Reproduce the first line and every line after it, exactly, through the one containing "rim_in_r = 0.7; // [0.4:0.05:0.8]". Leave out the rest.
◇ ◇ ◇
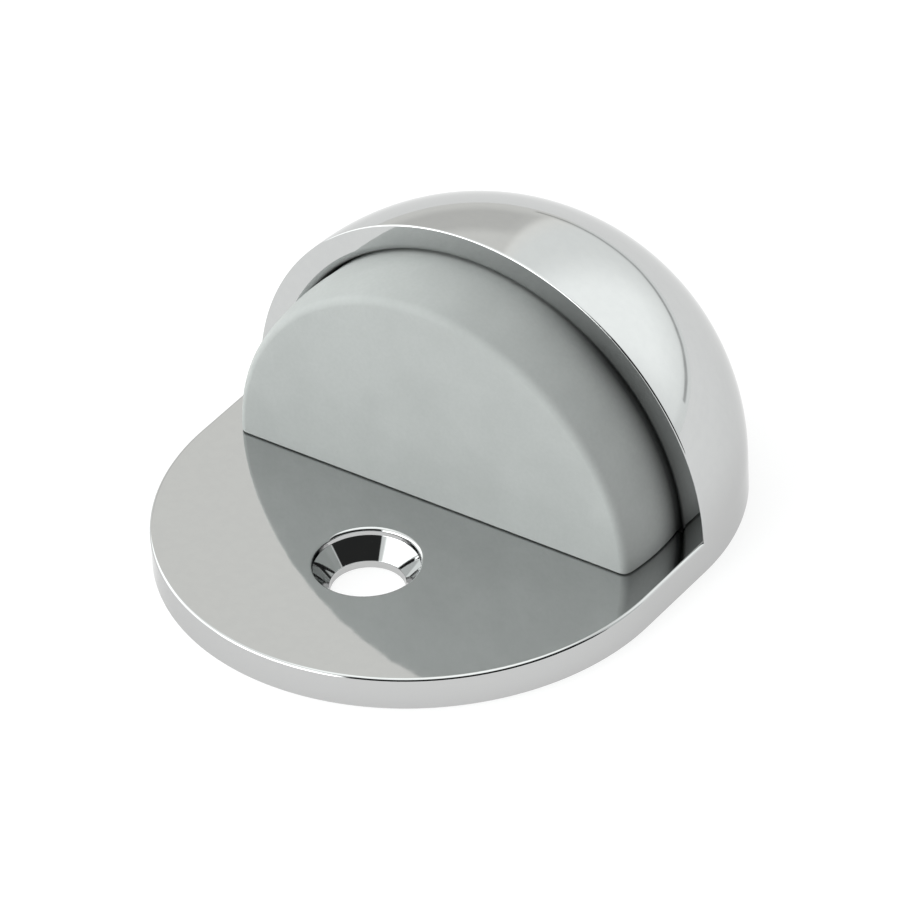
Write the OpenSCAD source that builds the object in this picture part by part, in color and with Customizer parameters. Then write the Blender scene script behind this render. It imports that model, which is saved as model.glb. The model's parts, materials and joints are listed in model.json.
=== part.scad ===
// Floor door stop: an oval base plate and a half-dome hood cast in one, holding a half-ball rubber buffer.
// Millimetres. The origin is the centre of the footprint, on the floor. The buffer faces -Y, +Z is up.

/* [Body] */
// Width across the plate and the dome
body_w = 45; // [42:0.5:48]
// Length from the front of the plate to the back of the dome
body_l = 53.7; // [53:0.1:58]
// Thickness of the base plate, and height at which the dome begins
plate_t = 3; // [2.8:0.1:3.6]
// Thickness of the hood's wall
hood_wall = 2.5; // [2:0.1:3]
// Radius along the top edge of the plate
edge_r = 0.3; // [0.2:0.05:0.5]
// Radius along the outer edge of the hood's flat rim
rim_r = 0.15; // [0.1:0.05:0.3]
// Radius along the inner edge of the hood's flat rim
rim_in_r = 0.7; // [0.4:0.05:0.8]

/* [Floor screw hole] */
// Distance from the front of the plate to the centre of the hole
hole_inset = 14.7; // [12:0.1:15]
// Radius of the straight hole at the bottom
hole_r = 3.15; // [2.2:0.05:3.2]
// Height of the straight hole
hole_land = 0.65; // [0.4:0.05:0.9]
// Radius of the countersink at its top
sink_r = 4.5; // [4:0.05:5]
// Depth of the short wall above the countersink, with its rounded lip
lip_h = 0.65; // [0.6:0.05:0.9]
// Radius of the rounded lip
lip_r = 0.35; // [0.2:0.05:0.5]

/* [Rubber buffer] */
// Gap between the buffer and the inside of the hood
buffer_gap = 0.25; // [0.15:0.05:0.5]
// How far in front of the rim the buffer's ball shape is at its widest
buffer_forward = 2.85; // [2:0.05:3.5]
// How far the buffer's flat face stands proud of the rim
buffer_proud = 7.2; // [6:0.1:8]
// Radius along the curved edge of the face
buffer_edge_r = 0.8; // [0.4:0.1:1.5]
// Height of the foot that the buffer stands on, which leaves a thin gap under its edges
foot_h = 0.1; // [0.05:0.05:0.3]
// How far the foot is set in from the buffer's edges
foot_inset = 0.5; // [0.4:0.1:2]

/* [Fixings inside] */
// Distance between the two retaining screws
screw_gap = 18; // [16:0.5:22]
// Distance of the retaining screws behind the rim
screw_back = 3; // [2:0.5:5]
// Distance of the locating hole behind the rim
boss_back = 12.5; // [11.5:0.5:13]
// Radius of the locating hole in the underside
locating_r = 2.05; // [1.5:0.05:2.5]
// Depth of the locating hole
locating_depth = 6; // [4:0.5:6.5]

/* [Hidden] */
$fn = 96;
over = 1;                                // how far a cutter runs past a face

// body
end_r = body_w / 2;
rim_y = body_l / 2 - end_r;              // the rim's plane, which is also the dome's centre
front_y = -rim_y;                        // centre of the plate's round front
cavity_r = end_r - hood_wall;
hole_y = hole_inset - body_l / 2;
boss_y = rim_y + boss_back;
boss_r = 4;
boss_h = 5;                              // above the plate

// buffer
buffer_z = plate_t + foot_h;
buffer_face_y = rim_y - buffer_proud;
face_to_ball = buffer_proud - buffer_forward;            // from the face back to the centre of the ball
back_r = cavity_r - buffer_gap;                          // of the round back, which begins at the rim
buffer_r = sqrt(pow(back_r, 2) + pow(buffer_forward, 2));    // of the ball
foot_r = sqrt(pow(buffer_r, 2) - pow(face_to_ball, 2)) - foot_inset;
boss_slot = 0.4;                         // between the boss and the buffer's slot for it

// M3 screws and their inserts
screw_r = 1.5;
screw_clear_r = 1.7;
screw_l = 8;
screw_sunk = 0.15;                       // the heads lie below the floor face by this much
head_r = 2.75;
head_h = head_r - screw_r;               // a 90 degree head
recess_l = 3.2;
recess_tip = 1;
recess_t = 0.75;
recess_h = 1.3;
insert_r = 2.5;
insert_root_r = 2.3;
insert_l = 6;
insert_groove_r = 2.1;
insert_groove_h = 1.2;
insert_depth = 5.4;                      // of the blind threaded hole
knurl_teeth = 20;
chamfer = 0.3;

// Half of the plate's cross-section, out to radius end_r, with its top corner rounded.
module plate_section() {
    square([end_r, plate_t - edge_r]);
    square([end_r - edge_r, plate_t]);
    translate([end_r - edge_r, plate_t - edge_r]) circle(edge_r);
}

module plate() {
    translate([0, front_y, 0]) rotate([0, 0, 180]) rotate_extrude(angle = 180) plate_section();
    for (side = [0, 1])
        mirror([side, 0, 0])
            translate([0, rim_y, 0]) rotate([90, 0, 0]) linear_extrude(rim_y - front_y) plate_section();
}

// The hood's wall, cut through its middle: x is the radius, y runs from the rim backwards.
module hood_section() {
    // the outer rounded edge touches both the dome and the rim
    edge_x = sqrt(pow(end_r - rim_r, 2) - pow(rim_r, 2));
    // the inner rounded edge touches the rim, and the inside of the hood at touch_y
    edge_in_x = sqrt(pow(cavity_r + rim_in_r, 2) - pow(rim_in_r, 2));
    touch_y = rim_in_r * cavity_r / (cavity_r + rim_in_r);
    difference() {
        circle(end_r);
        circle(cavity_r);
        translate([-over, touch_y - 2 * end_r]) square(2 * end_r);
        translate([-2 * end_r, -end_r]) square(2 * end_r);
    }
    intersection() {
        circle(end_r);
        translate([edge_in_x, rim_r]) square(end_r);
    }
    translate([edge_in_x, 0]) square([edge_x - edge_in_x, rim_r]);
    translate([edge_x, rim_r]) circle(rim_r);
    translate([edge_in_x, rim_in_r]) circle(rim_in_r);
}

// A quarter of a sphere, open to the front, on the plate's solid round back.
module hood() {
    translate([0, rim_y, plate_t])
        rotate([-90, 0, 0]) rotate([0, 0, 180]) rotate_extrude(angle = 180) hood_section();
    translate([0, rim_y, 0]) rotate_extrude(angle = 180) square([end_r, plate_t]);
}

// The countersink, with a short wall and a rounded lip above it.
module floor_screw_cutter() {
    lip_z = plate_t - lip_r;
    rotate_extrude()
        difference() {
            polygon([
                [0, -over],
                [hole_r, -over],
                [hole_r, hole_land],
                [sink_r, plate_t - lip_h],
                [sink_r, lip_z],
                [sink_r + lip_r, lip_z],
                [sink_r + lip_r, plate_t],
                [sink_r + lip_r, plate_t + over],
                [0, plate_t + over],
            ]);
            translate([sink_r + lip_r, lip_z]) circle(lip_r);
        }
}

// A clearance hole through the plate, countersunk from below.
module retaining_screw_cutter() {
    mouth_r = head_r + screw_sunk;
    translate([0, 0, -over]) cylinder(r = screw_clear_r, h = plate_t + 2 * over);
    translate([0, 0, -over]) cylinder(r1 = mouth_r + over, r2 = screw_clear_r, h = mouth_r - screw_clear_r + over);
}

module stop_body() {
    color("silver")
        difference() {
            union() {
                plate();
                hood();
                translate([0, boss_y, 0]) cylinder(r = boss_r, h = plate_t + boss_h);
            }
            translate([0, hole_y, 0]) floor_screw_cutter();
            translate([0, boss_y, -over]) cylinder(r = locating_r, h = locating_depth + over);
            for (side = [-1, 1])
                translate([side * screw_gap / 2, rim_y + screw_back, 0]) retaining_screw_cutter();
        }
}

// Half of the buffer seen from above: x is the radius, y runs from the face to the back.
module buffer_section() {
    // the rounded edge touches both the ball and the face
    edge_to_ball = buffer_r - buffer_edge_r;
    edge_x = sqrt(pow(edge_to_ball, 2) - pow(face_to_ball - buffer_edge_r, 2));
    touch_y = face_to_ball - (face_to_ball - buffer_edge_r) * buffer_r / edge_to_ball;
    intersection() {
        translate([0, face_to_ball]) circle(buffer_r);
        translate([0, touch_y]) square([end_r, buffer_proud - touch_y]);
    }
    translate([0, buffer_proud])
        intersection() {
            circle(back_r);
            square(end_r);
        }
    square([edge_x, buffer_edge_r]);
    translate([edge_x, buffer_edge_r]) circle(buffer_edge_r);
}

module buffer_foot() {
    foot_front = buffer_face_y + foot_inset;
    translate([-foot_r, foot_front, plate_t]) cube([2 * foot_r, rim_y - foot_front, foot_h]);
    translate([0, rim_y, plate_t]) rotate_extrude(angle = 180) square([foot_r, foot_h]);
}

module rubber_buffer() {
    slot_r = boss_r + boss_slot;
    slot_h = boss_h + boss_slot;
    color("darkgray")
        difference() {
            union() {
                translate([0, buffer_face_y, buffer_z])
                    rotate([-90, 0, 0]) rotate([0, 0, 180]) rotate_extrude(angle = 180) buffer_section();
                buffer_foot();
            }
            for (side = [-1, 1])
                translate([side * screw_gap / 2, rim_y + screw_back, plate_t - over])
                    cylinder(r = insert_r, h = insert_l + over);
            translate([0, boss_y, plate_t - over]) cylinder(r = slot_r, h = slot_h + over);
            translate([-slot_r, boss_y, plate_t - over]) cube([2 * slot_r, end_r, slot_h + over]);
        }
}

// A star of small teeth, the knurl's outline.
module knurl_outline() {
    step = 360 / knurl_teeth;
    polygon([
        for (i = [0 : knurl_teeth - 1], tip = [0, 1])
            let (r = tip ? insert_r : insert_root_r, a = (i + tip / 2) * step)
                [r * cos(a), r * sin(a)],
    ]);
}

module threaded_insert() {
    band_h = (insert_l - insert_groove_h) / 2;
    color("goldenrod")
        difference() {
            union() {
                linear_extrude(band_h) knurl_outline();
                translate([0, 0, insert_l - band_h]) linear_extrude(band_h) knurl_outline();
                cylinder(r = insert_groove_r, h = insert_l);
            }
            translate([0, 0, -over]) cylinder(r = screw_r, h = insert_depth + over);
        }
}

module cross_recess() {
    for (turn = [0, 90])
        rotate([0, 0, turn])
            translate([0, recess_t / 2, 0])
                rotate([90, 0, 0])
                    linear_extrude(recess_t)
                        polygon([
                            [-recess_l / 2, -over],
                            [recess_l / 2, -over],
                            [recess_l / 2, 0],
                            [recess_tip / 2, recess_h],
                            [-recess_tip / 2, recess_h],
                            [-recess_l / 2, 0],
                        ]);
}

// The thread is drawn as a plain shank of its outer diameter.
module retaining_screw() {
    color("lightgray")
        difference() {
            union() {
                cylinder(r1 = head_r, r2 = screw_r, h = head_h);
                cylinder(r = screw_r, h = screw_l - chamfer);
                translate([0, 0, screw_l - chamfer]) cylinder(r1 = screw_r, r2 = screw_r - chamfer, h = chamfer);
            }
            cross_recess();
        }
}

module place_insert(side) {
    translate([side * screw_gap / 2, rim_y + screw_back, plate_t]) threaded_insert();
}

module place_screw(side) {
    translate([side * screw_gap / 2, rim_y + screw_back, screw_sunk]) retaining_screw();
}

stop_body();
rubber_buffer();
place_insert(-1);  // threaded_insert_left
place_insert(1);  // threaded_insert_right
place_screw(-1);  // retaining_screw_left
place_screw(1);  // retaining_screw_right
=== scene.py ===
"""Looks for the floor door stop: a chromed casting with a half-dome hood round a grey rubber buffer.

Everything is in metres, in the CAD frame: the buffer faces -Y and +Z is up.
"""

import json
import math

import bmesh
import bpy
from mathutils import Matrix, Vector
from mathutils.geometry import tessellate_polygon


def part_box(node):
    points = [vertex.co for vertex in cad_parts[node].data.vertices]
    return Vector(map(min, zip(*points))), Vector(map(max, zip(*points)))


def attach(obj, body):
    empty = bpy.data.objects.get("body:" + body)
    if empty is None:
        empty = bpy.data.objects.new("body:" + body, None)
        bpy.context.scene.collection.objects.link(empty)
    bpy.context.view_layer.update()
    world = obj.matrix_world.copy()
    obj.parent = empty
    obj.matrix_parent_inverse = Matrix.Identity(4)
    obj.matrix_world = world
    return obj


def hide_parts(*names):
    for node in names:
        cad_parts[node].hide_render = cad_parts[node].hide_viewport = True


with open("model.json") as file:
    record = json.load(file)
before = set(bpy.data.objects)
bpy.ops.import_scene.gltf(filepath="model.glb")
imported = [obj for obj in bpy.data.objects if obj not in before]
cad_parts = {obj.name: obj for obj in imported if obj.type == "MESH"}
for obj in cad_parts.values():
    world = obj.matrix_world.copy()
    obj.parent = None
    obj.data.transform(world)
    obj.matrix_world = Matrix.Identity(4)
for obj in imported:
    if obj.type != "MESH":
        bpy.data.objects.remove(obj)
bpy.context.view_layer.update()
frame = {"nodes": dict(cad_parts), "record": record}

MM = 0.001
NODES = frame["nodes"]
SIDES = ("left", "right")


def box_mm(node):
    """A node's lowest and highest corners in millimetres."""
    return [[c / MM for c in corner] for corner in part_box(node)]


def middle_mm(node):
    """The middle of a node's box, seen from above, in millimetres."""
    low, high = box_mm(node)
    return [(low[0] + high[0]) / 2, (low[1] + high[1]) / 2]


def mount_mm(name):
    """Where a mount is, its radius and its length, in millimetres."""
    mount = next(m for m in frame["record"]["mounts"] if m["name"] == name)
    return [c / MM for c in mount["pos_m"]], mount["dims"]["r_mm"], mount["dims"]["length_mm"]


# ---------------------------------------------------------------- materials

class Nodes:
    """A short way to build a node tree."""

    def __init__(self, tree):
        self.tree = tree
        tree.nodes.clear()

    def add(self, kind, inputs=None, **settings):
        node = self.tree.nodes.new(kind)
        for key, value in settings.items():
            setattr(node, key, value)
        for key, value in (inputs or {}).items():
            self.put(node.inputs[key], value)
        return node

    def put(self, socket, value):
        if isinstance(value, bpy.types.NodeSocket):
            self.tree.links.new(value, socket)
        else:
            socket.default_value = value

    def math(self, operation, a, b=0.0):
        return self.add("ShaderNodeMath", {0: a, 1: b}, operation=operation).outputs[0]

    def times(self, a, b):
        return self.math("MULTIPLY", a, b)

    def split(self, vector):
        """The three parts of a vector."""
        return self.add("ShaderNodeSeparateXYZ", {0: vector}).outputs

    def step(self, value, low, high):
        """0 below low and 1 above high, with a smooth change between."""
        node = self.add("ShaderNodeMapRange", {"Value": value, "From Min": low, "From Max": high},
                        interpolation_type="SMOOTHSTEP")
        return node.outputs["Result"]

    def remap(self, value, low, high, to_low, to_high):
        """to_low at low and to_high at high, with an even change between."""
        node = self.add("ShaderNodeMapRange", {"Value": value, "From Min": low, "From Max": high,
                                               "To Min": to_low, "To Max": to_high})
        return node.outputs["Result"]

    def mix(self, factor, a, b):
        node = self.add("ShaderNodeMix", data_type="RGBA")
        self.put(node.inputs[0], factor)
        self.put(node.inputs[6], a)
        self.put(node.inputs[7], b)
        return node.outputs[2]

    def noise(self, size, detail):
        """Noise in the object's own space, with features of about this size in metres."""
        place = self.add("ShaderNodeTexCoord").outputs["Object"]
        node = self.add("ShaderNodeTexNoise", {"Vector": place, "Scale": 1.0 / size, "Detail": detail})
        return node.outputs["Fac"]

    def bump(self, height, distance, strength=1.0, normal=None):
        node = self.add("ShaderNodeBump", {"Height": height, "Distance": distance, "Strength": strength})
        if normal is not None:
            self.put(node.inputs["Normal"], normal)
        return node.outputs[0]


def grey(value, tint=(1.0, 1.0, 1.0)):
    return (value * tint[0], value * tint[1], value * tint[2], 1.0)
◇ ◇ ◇
#### RESPONSE:
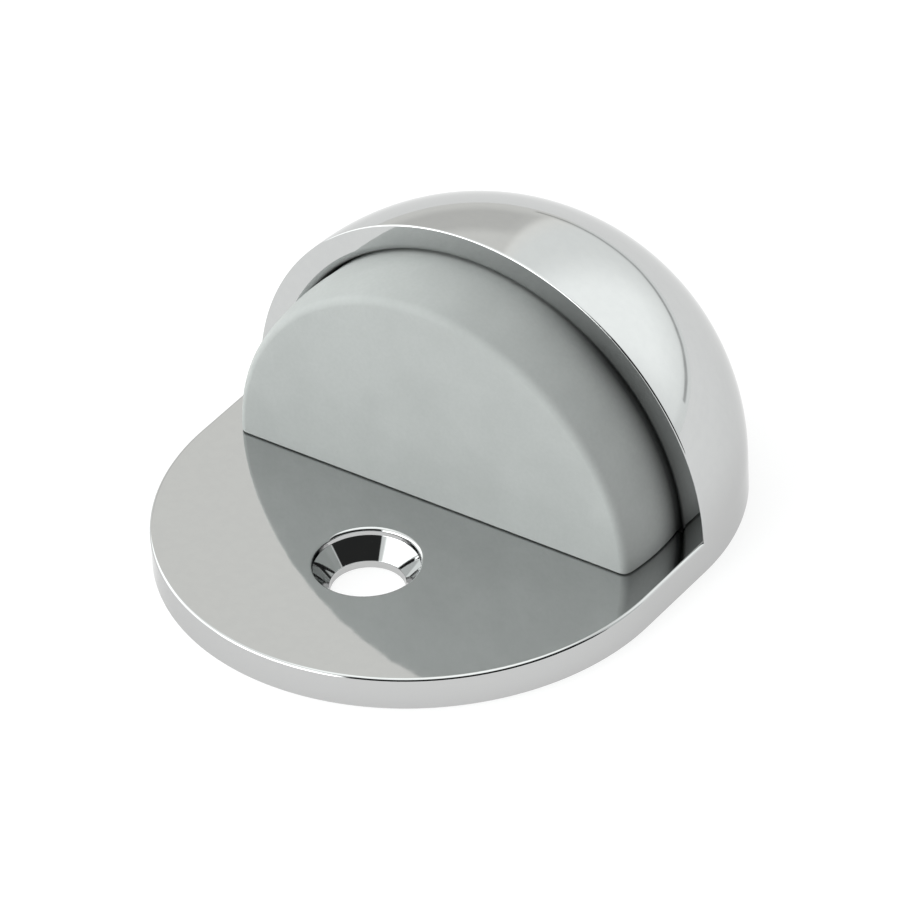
Write the OpenSCAD source that builds the object in this picture part by part, in color and with Customizer parameters. Then write the Blender scene script behind this render. It imports that model, which is saved as model.glb. The model's parts, materials and joints are listed in model.json.
=== part.scad ===
// Floor door stop: an oval base plate and a half-dome hood cast in one, holding a half-ball rubber buffer.
// Millimetres. The origin is the centre of the footprint, on the floor. The buffer faces -Y, +Z is up.

/* [Body] */
// Width across the plate and the dome
body_w = 45; // [42:0.5:48]
// Length from the front of the plate to the back of the dome
body_l = 53.7; // [53:0.1:58]
// Thickness of the base plate, and height at which the dome begins
plate_t = 3; // [2.8:0.1:3.6]
// Thickness of the hood's wall
hood_wall = 2.5; // [2:0.1:3]
// Radius along the top edge of the plate
edge_r = 0.3; // [0.2:0.05:0.5]
// Radius along the outer edge of the hood's flat rim
rim_r = 0.15; // [0.1:0.05:0.3]
// Radius along the inner edge of the hood's flat rim
rim_in_r = 0.7; // [0.4:0.05:0.8]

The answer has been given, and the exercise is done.